第82期A級順位戦(主催:朝日新聞社・毎日新聞社)は、3回戦の稲葉陽八段-菅井竜也八段戦が9月14日(木)に関西将棋会館で行われました。対局の結果、相穴熊の熱戦を132手で制した稲葉八段が待望の今期初勝利を挙げました。
久々の同門対決
ともに井上慶太九段門下の兄弟弟子対決となった本局は、先手・菅井八段の三間飛車穴熊に後手・稲葉八段が居飛車穴熊で対抗する構図に。相穴熊戦という点では昨年12月に戦われた両者のA級順位戦と同じ戦型で、その際は菅井八段が終盤の勝負手を通し逆転勝ちを収めています。

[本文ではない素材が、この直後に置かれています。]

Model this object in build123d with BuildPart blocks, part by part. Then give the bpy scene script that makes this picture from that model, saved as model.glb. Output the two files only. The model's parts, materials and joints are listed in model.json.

さて本局、お互い四枚穴熊の堅陣に組み上げて駒組みが頂点に達したところで稲葉八段が動きます。守りの金を前線に繰り出したのが直前の角上がりと連動した攻めで、そのまま角をさばいた稲葉八段が首尾よく先手陣に馬を作ることに成功しました。菅井八段は石田流に構えた飛車の裏を突かれた格好です。
稲葉八段が快勝
手番を握った後手の稲葉八段はこの馬を活用して主導権をつかみます。押さえ込みをチラつかせることで先手の焦りを誘ったのが胆力のある指し回しで、手順に角銀交換の駒得を果たしてリードを拡大しました。菅井八段も必死の食いつきで追い上げますが、稲葉八段は戦いながら囲いを再生して攻めを寄せつけません。
優勢を築いてからの稲葉八段の指し手は冷静でした。終局時刻は翌15日0時19分、最後は寄せ合い一手負けを読み切った菅井八段が投了。これで勝った稲葉八段は1勝2敗、敗れた菅井八段は2勝1敗となりました。次回4回戦で稲葉八段は斎藤慎太郎八段、菅井八段は広瀬章人八段と対戦します。